◆ Requirements: Lines that include the word "FreeCAD" are the ones to copy.
[START OF Provided records]
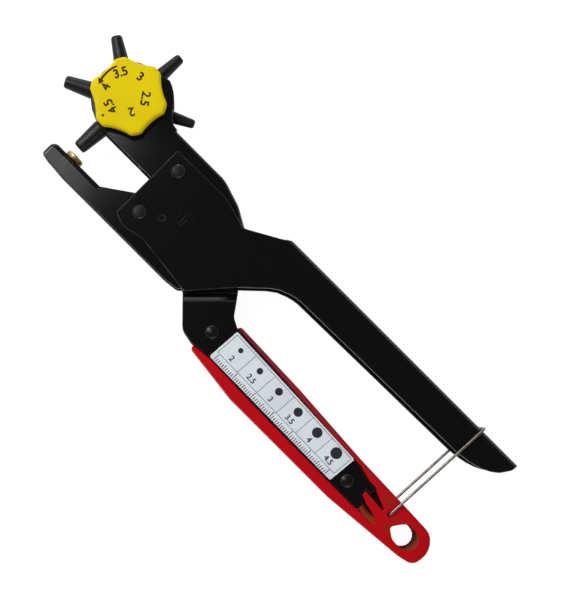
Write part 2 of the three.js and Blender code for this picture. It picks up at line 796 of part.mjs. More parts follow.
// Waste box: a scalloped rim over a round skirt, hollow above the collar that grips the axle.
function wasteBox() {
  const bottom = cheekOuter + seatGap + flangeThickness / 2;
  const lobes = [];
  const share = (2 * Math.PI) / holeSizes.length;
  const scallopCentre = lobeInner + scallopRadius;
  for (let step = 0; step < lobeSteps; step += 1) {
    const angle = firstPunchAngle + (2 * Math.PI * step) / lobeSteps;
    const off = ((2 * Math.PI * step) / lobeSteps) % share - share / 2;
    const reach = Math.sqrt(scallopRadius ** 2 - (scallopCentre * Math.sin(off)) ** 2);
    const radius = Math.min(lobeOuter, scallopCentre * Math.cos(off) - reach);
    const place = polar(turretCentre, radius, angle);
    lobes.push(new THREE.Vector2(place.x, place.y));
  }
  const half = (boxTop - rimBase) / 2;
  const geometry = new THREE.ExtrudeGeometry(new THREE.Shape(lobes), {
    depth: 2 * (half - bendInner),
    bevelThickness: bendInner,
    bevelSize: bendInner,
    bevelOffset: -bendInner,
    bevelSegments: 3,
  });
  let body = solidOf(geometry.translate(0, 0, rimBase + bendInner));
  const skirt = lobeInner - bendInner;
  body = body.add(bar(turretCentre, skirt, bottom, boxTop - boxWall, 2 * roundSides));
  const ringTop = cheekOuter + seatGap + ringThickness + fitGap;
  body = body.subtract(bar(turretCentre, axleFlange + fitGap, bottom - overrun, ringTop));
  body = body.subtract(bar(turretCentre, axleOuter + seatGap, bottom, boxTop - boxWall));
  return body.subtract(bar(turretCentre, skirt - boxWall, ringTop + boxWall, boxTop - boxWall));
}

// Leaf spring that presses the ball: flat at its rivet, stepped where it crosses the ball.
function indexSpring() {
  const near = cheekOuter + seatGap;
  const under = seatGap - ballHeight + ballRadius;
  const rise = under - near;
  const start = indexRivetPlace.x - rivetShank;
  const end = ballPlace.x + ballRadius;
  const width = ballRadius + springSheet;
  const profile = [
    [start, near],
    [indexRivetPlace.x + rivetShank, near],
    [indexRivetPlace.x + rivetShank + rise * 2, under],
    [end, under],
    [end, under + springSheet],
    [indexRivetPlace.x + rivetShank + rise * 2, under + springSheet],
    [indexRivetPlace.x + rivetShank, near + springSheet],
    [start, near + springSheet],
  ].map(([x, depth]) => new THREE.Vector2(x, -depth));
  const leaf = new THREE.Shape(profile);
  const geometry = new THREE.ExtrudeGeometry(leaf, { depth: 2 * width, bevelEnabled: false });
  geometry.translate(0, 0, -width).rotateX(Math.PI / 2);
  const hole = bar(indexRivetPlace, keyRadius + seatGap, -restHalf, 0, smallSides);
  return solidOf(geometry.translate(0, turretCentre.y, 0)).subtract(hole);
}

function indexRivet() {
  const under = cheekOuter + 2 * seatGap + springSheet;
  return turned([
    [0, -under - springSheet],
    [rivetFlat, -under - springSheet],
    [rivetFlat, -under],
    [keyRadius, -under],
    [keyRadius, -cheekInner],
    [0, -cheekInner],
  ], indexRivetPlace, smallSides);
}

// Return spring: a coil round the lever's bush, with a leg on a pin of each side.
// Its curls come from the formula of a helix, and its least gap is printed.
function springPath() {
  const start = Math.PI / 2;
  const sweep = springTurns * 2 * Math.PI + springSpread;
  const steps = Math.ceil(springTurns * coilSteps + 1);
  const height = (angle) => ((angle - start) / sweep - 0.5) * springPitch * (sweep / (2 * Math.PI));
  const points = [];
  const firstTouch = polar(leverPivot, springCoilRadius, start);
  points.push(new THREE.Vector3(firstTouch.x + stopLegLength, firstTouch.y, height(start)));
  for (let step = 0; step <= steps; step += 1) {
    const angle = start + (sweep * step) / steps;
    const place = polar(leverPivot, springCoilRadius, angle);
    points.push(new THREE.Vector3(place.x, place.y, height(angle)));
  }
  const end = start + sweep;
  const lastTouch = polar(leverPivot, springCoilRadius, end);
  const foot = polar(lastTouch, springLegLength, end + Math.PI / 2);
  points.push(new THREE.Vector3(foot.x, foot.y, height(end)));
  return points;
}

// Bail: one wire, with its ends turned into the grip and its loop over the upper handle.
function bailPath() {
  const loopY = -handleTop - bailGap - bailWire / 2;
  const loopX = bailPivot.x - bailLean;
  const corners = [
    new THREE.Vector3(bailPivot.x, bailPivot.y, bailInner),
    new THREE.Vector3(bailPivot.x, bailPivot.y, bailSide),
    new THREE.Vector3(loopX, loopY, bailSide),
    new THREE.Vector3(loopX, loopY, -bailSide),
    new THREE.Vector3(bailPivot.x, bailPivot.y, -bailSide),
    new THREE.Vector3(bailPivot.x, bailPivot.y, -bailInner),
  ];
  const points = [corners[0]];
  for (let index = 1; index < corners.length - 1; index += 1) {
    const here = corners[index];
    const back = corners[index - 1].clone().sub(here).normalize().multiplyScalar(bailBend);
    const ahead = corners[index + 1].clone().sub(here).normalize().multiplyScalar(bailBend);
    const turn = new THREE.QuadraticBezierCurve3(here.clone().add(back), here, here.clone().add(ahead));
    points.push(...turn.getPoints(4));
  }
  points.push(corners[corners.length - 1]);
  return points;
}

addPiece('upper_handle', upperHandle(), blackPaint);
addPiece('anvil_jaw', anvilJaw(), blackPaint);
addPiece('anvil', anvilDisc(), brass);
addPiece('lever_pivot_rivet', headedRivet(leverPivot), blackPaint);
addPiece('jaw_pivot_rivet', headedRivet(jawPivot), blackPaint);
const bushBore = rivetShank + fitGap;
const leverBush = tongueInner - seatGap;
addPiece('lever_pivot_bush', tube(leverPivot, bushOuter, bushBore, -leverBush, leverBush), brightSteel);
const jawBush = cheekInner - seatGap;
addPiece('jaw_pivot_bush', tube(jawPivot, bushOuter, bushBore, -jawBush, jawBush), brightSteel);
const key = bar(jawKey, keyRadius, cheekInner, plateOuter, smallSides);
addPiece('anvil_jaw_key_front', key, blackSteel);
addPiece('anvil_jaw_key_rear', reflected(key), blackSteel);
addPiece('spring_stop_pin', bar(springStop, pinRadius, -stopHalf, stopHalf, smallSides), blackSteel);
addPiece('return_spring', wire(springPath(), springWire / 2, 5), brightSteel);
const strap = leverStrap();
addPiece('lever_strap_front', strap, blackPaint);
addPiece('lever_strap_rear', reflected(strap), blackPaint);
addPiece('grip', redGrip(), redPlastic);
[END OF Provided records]
[START OF Provided records]
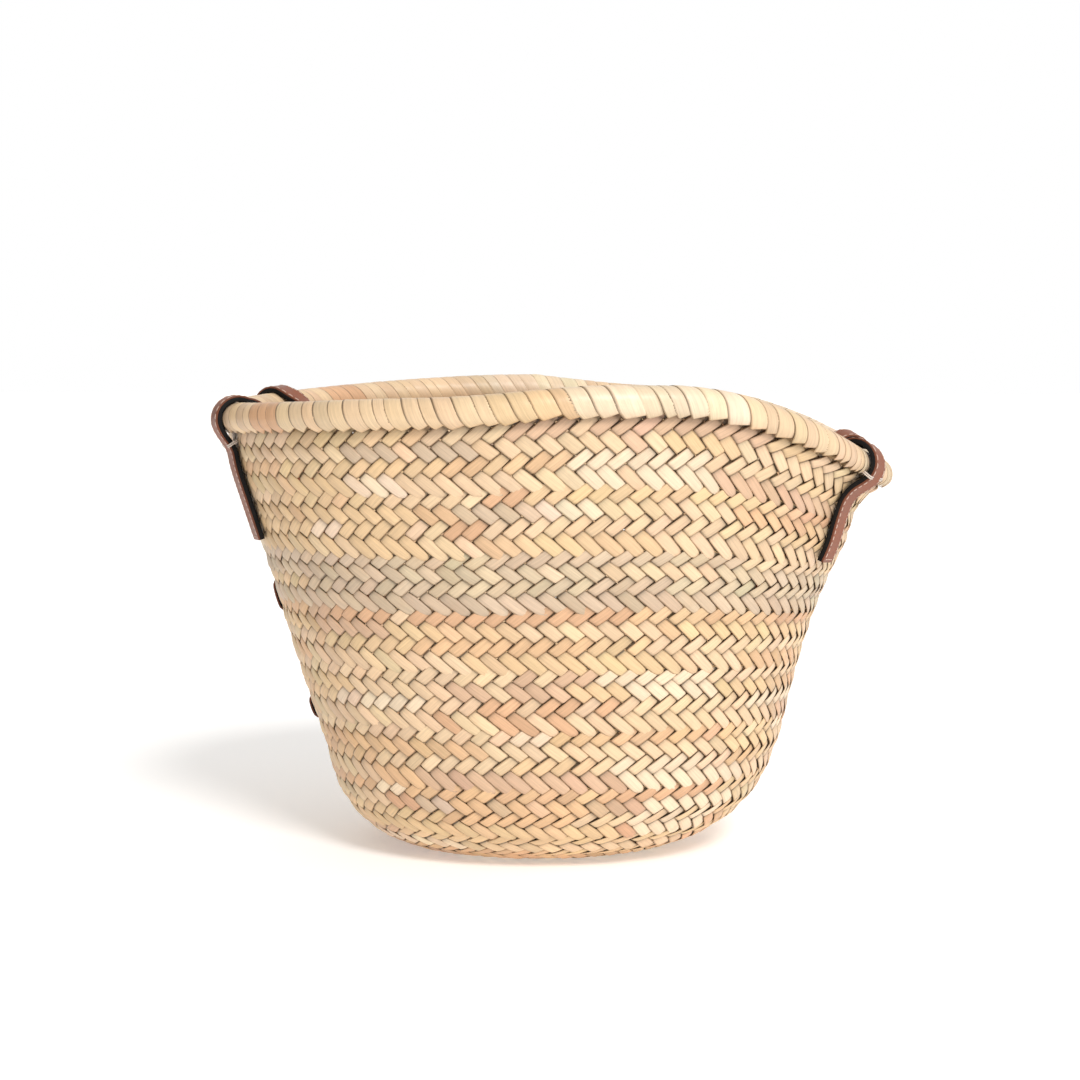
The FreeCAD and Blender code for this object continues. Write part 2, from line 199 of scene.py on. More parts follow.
[END OF Provided records]
[START OF Provided records]
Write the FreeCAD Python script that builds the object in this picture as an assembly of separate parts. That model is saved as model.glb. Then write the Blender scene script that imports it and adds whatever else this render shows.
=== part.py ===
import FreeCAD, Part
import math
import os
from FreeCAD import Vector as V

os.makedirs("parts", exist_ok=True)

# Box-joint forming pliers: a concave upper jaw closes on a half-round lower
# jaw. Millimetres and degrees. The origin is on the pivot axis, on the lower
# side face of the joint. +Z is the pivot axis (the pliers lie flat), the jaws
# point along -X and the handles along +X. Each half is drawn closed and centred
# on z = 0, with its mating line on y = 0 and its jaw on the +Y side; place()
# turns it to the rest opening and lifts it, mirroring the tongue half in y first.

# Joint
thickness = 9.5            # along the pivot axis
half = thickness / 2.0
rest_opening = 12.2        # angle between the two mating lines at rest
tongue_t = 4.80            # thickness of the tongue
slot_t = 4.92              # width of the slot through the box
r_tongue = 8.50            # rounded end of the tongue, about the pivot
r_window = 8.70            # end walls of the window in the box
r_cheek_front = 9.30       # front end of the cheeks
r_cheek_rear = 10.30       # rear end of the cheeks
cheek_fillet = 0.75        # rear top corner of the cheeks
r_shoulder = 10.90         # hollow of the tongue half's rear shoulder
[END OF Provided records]
◆ Response:
The FreeCAD and Blender code for this object continues. Write part 2, from line 199 of scene.py on. More parts follow.
Write the FreeCAD Python script that builds the object in this picture as an assembly of separate parts. That model is saved as model.glb. Then write the Blender scene script that imports it and adds whatever else this render shows.
import FreeCAD, Part
from FreeCAD import Vector as V